For a quick turtorial, we'll use the examples below. Once you've downloaded Zotero, find the following resources and add them to your library:

  • Resource 1
  • Resource 2
  • Resource 3
  • Resource 4
  • For Resource 5, access the library's Sociological Abstracts database. Then "accept" the message that Zotero detected you are accessing through a proxy, okay the proxy in the next pop-up window--this should be a one time ask. Go ahead and perform a search for "climate change" and save an article to your Zotero Library. 

Next we're going to insert these resources as citations into a sample paper. Copy and paste this sample text into the a blank document to practice inserting citations in-text:  

There is no question that the 21st century has seen its share of natural disasters, especially when one considers that we have not been in this new millennium for even a decade. Perhaps, at least for Americans, the most recognizable instance of a recent natural disaster occurred in 2005 when Hurricane Katrina devastated the city of New Orleans. Hurricane Katrina is considered to be one of the deadliest and costliest natural disasters in American history. It may have been responsible for taking the lives of as many as 1,836 people and causing upwards of $81.2 billion worth of damage (CITATION 1). Hurricane Katrina shall be referred to periodically throughout this research paper because it represents numerous types of social problems in addition to being a problem associated with the environment. For example, Hurricane Katrina illustrates problems related to inequality, racism, and sexism. African Americans, Latinos, women, and children tended to be disproportionately affected by this natural disaster and were the most likely to be among the dead in the aftermath of the storm (CITATION 2).

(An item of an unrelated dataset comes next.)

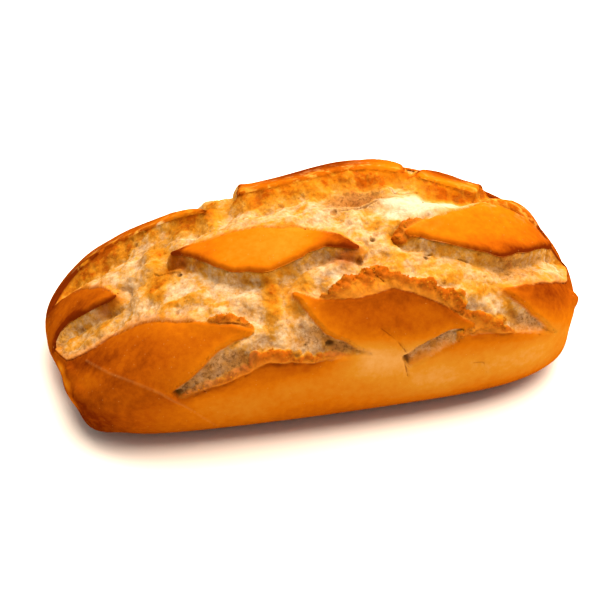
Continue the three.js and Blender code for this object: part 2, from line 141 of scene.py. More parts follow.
# The valleys
DEPTH = 5.2  # floor below the crust
DEPTH_PER_WIDTH = 0.5  # a narrow valley is shallower, by its width
LIP_RUN = 5  # across the skin, how far it takes a lip to drop to the floor
WALL_RUN = 14  # the same for a torn wall
RUN_SHARE = 0.6  # neither takes more than this share of the valley's width
TORN_BLEND = 6  # over what distance along an edge one gives way to the other
FLOOR_BULGE = 1.4  # power that makes the floor rise evenly from the foot of a lip to the far rim
ROUGH_RUN = 4  # distance from the edges at which the floor is as uneven as it gets
JOIN = 1.4  # distance over which the crumb leaves the edge of the crust
TUCK = 1.3  # distance over which it follows the crust's overhang
UNDERCUT = 0.3  # how far the crumb is hollowed out under a lip
UNDERCUT_END = (1.2, 3)  # how far from the lip that starts to end, and over what distance
CRUMB_START = (0.3, 0.7)  # how far from an edge the crust's colour ends, and over what distance
CUT_CRUST = (0.7, 2)  # beside a flush cut it goes so much further, and how far off that is felt
CUT_DEPTH = 1.8  # how far the crumb is sunk beside a flush cut
CUT_RUN = 1.6  # over what distance it sinks
CUT_END = (5, 8)  # how far from the cut it starts to rise again, and over what distance
CRAG_HEIGHT = 1.5  # how far a ridge of crags stands up
CRAG_END = (1.3, 0.45)  # where a ridge ends and how steep its end is, as shares of its width
CRAG_STRAY = 0.3  # how far its end strays, as a share of its width
CREST = (0.15, 0.55)  # where its crest begins and how far it takes to be one, as shares of its width
STREAK_END = 0.35  # share of the way down a torn wall where its streaks start to fade

# Every spot below is its centre on the skin, its reach both ways and a value
CRAGS = [  # how wide a ridge is
    (8, 44, 24, 20, 11), (35, 54, 26, 18, 8.0), (-34, 66, 24, 14, 6), (-14, 70, 20, 12, 4),
    (-57, 68, 14, 12, 2.5), (52, 68, 15, 14, 10), (-42, 46, 16, 14, 4), (27, 24, 14, 12, 4.5),
]
TUFTS = [  # shreds of crumb that stand alone, and how thick they lie
    (25, 25, 6, 5, 1.3), (-67, 14, 8, 5, 0.9), (-57, 27, 9, 3, 0.8), (57, 63, 8, 4, 1.3),
    (-14, 40, 4, 7, 0.7),
]
SWELLS = [  # places that the oven pushed out, or that sank, and how high they are
    (35, 16, 22, 12, 3.5), (13, -3, 15, 9, -3.6), (20, -36, 33, 26, 2.3), (56, -16, 26, 20, -1.5),
    (70, -44, 34, 26, -2.4), (86, -12, 18, 12, 1.8), (112, 4, 24, 28, -2.4), (-34, -40, 15, 20, 1.6),
    (-60, -46, 34, 34, -2.2), (-112, -64, 24, 28, 2.0), (-112, 14, 16, 26, 1.2), (-27, 36, 6, 9, 1.6),
    (101, 58, 9, 9, 2.2), (-132, 72, 20, 22, -2.2), (-99, 98, 15, 13, 2.4), (-110, 42, 5, 13, 1.5),
    (-103, 62, 5, 13, 1.7), (-98.5, 82, 5, 13, 1.3), (85, -50, 14, 18, -2.2), (104, 86, 18, 24, -1.5),
]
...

According to anthropologists, ethnocentrism is when an individual believes that her culture is superior to other cultures (CITATION 3). When discussing these and other social problems, social scientists strive to adopt a global perspective, rather than to engage in ethnocentric thinking. It is particularly important, then, not to focus solely on natural disasters that have occurred in the United States. In addition to Hurricane Katrina, there have been other natural disasters that have occurred throughout other parts of the world during the 21st century (CITATION 4). While there is no question that Hurricane Katrina may be one of the most frequently cited natural disasters, it pales in comparison with the destruction caused by the Asian tsunami of 2004. It is likely that this disaster claimed the lives of more than 150,000 people (CITATION 5). As in the case of Hurricane Katrina, most of the victims of the Asian tsunami were poor. These individuals had substandard homes that could not withstand any type of resistance force, and most did not have insurance policies or savings accounts to help them get on their feet in the aftermath of the disaster. It is safe to speculate that the poor are usually more vulnerable to natural disasters than other members of society.